Everlane Made Transparency the Product. Shein Bought It as a Skin.
Shein has bought Everlane, the brand built on radical transparency, for a fraction of its old worth. The deal shows disclosure was never a moat: the most opaque operator in apparel can buy the most transparent one and keep its cost pages running, because transparency was always a detachable asset.
Sir John Crabstone
Shein has bought Everlane, the brand that taught a generation to read a cost breakdown before buying a sweater. The most opaque operator in apparel now owns the most disclosed one, and the deal reads as irony only if you believed the disclosure was a defense. It was never a defense — it was the feature that made Everlane worth buying.
Consider the price Shein paid. Reports put it near $100 million, a fraction of the roughly $250 million it commanded at its peak when L Catterton took a minority stake in 2020. A label can lose most of its value in five years and keep every syllable of its transparency intact. Those pages itemized the sweater to the cent. They were silent on the sale.
The disclosure did not protect the balance sheet either. Everlane carried roughly $90 million in liabilities, including a $25 million loan and a $65 million credit line, and its common shareholders left with nothing. Set that beside a price near $100 million and the deal resolves into something plainer: Shein bought the name for about what it cost to clear the debt. A company that published its margins to the dollar could not publish its way out of debt.
The factory pages stay up; only the beneficiary changes.
Shein means to keep them up. Everlane will run as an “independent brand, staying true to our longstanding brand values, sustainability commitments, and exceptional quality,” its chief executive Alfred Chang said in a statement. Read that as a business plan, not a reassurance. The buyer is paying to keep the transparency running under its own ownership, which is the plainest proof that disclosure and opacity were never opposites.
The certification trade understood this within days. Eco-Stylist stripped Everlane’s Gold rating almost at once, its founder noting that “the moment Shein became Everlane’s owner, that signal became meaningless.” Notice what did not move: the facts. The cost breakdowns are still accurate and the factory addresses are still real. What collapsed was the trust, which tells you the trust was never in the facts.
Most of the coverage has mourned. The sale gets cast as a betrayal, and the recurring question is whether Everlane’s mission can survive its new owner. That question assumes the mission was load-bearing. It never was. It was a label, and labels survive owners; they are built to.

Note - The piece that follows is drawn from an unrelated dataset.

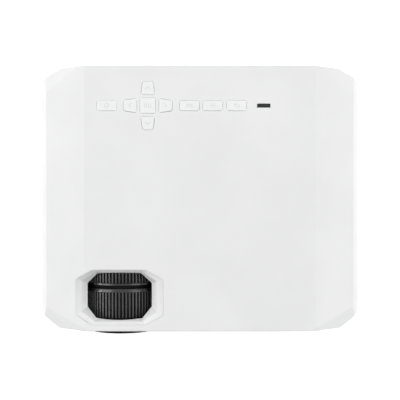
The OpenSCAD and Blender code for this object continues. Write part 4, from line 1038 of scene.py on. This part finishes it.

None of this began with Shein. Everlane trademarked “radical transparency,” and by 2020 a New York Times investigation, covered by Fashionista, had former staff accusing it of union-busting and racially insensitive treatment while it published its suppliers’ costs. The disclosure was always partial. A firm can tell you the price of its cotton and decline to tell you how it treats the hands that cut it.
The founder was not told. Michael Preysman, who trademarked the phrase and ran the company for more than a decade, learned of the sale from the news, like everyone else. He is starting over with a venture he calls Still Radical, built without the private equity that decided his last one’s fate. The man who sold the world his costs could not see his own company change hands. Everlane disclosed everything except the fact that turned out to matter.